*EXERCISE DETAILS*. Would you copy out the whole listing exactly as given?
↓↓↓
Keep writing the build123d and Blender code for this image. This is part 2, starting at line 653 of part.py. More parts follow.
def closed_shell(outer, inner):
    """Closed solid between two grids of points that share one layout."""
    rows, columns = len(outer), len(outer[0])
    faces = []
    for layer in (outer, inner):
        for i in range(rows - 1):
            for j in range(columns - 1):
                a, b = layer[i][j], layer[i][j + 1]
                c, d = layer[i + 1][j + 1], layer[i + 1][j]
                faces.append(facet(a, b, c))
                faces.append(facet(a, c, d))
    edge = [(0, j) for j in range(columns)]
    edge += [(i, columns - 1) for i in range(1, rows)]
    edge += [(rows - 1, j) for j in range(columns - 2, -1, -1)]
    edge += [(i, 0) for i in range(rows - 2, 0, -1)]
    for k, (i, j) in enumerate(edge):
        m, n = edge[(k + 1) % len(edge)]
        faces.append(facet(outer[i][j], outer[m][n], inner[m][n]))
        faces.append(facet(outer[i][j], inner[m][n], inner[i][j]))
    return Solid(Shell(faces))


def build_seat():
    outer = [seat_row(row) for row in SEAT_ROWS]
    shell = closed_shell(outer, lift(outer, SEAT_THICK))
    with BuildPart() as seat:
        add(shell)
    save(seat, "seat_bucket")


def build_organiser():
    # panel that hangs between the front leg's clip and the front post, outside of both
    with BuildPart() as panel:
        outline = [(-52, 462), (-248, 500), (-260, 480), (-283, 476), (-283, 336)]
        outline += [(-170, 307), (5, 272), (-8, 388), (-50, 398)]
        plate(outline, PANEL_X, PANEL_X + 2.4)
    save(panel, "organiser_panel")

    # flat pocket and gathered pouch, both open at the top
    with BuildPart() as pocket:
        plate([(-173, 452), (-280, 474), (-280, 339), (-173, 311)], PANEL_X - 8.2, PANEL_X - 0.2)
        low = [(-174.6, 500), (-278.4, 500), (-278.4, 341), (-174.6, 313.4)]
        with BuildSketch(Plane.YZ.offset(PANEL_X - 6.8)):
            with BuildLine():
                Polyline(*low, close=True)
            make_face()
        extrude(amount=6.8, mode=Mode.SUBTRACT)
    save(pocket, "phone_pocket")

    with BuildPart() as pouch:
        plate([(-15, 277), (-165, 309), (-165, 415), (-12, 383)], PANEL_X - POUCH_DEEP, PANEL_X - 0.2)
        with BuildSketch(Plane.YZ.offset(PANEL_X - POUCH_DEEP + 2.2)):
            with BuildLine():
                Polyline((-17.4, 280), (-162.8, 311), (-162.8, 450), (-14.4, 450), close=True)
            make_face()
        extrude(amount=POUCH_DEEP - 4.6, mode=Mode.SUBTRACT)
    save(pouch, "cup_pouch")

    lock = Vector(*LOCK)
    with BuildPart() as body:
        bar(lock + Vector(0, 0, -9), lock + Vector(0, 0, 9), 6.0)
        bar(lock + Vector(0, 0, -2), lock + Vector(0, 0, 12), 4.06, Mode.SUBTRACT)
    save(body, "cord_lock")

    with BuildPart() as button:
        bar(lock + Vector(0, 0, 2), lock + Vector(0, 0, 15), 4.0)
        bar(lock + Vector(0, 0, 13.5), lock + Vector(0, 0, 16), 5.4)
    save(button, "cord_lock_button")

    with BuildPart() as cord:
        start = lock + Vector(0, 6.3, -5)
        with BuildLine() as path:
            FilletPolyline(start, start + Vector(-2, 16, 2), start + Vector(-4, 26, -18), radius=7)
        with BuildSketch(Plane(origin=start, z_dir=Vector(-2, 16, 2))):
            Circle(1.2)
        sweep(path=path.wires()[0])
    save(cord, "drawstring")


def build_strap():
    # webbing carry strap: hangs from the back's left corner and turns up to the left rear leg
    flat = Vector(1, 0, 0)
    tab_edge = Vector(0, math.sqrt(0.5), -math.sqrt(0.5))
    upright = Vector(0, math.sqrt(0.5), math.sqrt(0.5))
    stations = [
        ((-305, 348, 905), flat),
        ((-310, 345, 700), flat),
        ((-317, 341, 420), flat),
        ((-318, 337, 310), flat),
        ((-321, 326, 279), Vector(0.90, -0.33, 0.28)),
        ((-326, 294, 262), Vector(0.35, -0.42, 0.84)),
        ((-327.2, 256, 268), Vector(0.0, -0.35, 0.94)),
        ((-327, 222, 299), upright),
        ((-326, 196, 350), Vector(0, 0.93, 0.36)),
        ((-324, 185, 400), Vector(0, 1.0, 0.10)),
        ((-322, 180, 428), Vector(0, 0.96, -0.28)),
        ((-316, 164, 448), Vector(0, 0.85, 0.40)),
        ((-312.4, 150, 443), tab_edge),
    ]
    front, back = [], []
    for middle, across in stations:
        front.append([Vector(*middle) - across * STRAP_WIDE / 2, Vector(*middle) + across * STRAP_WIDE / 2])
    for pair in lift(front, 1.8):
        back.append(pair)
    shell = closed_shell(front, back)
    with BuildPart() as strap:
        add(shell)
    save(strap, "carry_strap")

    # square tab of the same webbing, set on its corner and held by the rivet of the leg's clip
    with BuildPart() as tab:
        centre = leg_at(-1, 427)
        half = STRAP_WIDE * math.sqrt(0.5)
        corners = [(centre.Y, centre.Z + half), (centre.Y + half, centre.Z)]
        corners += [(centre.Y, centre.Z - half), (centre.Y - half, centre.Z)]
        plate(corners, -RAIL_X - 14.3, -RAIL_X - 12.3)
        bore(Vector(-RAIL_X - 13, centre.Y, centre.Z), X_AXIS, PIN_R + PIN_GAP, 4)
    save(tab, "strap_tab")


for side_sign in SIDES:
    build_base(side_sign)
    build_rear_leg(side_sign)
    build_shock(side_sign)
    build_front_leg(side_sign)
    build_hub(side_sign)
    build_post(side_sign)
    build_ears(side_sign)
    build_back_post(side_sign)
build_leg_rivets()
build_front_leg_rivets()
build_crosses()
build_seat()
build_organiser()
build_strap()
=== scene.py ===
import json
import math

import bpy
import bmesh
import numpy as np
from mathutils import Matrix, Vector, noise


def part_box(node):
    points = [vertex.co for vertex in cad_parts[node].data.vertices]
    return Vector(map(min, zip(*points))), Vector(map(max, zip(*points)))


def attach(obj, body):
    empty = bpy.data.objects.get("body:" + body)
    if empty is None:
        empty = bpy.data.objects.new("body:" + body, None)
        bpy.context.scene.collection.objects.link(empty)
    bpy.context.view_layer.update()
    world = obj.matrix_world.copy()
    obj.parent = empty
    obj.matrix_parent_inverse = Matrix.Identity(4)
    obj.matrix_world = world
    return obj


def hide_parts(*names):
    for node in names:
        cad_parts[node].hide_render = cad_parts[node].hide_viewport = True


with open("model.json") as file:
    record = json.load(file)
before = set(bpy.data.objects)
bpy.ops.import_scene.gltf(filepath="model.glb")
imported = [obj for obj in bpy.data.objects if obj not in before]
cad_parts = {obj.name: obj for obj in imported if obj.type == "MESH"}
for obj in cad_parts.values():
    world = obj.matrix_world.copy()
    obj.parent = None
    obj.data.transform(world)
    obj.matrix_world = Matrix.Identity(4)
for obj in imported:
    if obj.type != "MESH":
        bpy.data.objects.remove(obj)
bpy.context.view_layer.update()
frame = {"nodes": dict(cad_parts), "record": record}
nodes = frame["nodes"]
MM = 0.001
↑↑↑
*REPLY*.
Keep writing the build123d and Blender code for this image. This is part 2, starting at line 653 of part.py. More parts follow.
def closed_shell(outer, inner):
    """Closed solid between two grids of points that share one layout."""
    rows, columns = len(outer), len(outer[0])
    faces = []
    for layer in (outer, inner):
        for i in range(rows - 1):
            for j in range(columns - 1):
                a, b = layer[i][j], layer[i][j + 1]
                c, d = layer[i + 1][j + 1], layer[i + 1][j]
                faces.append(facet(a, b, c))
                faces.append(facet(a, c, d))
    edge = [(0, j) for j in range(columns)]
    edge += [(i, columns - 1) for i in range(1, rows)]
    edge += [(rows - 1, j) for j in range(columns - 2, -1, -1)]
    edge += [(i, 0) for i in range(rows - 2, 0, -1)]
    for k, (i, j) in enumerate(edge):
        m, n = edge[(k + 1) % len(edge)]
        faces.append(facet(outer[i][j], outer[m][n], inner[m][n]))
        faces.append(facet(outer[i][j], inner[m][n], inner[i][j]))
    return Solid(Shell(faces))


def build_seat():
    outer = [seat_row(row) for row in SEAT_ROWS]
    shell = closed_shell(outer, lift(outer, SEAT_THICK))
    with BuildPart() as seat:
        add(shell)
    save(seat, "seat_bucket")


def build_organiser():
    # panel that hangs between the front leg's clip and the front post, outside of both
    with BuildPart() as panel:
        outline = [(-52, 462), (-248, 500), (-260, 480), (-283, 476), (-283, 336)]
        outline += [(-170, 307), (5, 272), (-8, 388), (-50, 398)]
        plate(outline, PANEL_X, PANEL_X + 2.4)
    save(panel, "organiser_panel")

    # flat pocket and gathered pouch, both open at the top
    with BuildPart() as pocket:
        plate([(-173, 452), (-280, 474), (-280, 339), (-173, 311)], PANEL_X - 8.2, PANEL_X - 0.2)
        low = [(-174.6, 500), (-278.4, 500), (-278.4, 341), (-174.6, 313.4)]
        with BuildSketch(Plane.YZ.offset(PANEL_X - 6.8)):
            with BuildLine():
                Polyline(*low, close=True)
            make_face()
        extrude(amount=6.8, mode=Mode.SUBTRACT)
    save(pocket, "phone_pocket")

    with BuildPart() as pouch:
        plate([(-15, 277), (-165, 309), (-165, 415), (-12, 383)], PANEL_X - POUCH_DEEP, PANEL_X - 0.2)
        with BuildSketch(Plane.YZ.offset(PANEL_X - POUCH_DEEP + 2.2)):
            with BuildLine():
                Polyline((-17.4, 280), (-162.8, 311), (-162.8, 450), (-14.4, 450), close=True)
            make_face()
        extrude(amount=POUCH_DEEP - 4.6, mode=Mode.SUBTRACT)
    save(pouch, "cup_pouch")

    lock = Vector(*LOCK)
    with BuildPart() as body:
        bar(lock + Vector(0, 0, -9), lock + Vector(0, 0, 9), 6.0)
        bar(lock + Vector(0, 0, -2), lock + Vector(0, 0, 12), 4.06, Mode.SUBTRACT)
    save(body, "cord_lock")

    with BuildPart() as button:
        bar(lock + Vector(0, 0, 2), lock + Vector(0, 0, 15), 4.0)
        bar(lock + Vector(0, 0, 13.5), lock + Vector(0, 0, 16), 5.4)
    save(button, "cord_lock_button")

    with BuildPart() as cord:
        start = lock + Vector(0, 6.3, -5)
        with BuildLine() as path:
            FilletPolyline(start, start + Vector(-2, 16, 2), start + Vector(-4, 26, -18), radius=7)
        with BuildSketch(Plane(origin=start, z_dir=Vector(-2, 16, 2))):
            Circle(1.2)
        sweep(path=path.wires()[0])
    save(cord, "drawstring")


def build_strap():
    # webbing carry strap: hangs from the back's left corner and turns up to the left rear leg
    flat = Vector(1, 0, 0)
    tab_edge = Vector(0, math.sqrt(0.5), -math.sqrt(0.5))
    upright = Vector(0, math.sqrt(0.5), math.sqrt(0.5))
    stations = [
        ((-305, 348, 905), flat),
        ((-310, 345, 700), flat),
        ((-317, 341, 420), flat),
        ((-318, 337, 310), flat),
        ((-321, 326, 279), Vector(0.90, -0.33, 0.28)),
        ((-326, 294, 262), Vector(0.35, -0.42, 0.84)),
        ((-327.2, 256, 268), Vector(0.0, -0.35, 0.94)),
        ((-327, 222, 299), upright),
        ((-326, 196, 350), Vector(0, 0.93, 0.36)),
        ((-324, 185, 400), Vector(0, 1.0, 0.10)),
        ((-322, 180, 428), Vector(0, 0.96, -0.28)),
        ((-316, 164, 448), Vector(0, 0.85, 0.40)),
        ((-312.4, 150, 443), tab_edge),
    ]
    front, back = [], []
    for middle, across in stations:
        front.append([Vector(*middle) - across * STRAP_WIDE / 2, Vector(*middle) + across * STRAP_WIDE / 2])
    for pair in lift(front, 1.8):
        back.append(pair)
    shell = closed_shell(front, back)
    with BuildPart() as strap:
        add(shell)
    save(strap, "carry_strap")

    # square tab of the same webbing, set on its corner and held by the rivet of the leg's clip
    with BuildPart() as tab:
        centre = leg_at(-1, 427)
        half = STRAP_WIDE * math.sqrt(0.5)
        corners = [(centre.Y, centre.Z + half), (centre.Y + half, centre.Z)]
        corners += [(centre.Y, centre.Z - half), (centre.Y - half, centre.Z)]
        plate(corners, -RAIL_X - 14.3, -RAIL_X - 12.3)
        bore(Vector(-RAIL_X - 13, centre.Y, centre.Z), X_AXIS, PIN_R + PIN_GAP, 4)
    save(tab, "strap_tab")


for side_sign in SIDES:
    build_base(side_sign)
    build_rear_leg(side_sign)
    build_shock(side_sign)
    build_front_leg(side_sign)
    build_hub(side_sign)
    build_post(side_sign)
    build_ears(side_sign)
    build_back_post(side_sign)
build_leg_rivets()
build_front_leg_rivets()
build_crosses()
build_seat()
build_organiser()
build_strap()
=== scene.py ===
import json
import math

import bpy
import bmesh
import numpy as np
from mathutils import Matrix, Vector, noise


def part_box(node):
    points = [vertex.co for vertex in cad_parts[node].data.vertices]
    return Vector(map(min, zip(*points))), Vector(map(max, zip(*points)))


def attach(obj, body):
    empty = bpy.data.objects.get("body:" + body)
    if empty is None:
        empty = bpy.data.objects.new("body:" + body, None)
        bpy.context.scene.collection.objects.link(empty)
    bpy.context.view_layer.update()
    world = obj.matrix_world.copy()
    obj.parent = empty
    obj.matrix_parent_inverse = Matrix.Identity(4)
    obj.matrix_world = world
    return obj


def hide_parts(*names):
    for node in names:
        cad_parts[node].hide_render = cad_parts[node].hide_viewport = True


with open("model.json") as file:
    record = json.load(file)
before = set(bpy.data.objects)
bpy.ops.import_scene.gltf(filepath="model.glb")
imported = [obj for obj in bpy.data.objects if obj not in before]
cad_parts = {obj.name: obj for obj in imported if obj.type == "MESH"}
for obj in cad_parts.values():
    world = obj.matrix_world.copy()
    obj.parent = None
    obj.data.transform(world)
    obj.matrix_world = Matrix.Identity(4)
for obj in imported:
    if obj.type != "MESH":
        bpy.data.objects.remove(obj)
bpy.context.view_layer.update()
frame = {"nodes": dict(cad_parts), "record": record}
nodes = frame["nodes"]
MM = 0.001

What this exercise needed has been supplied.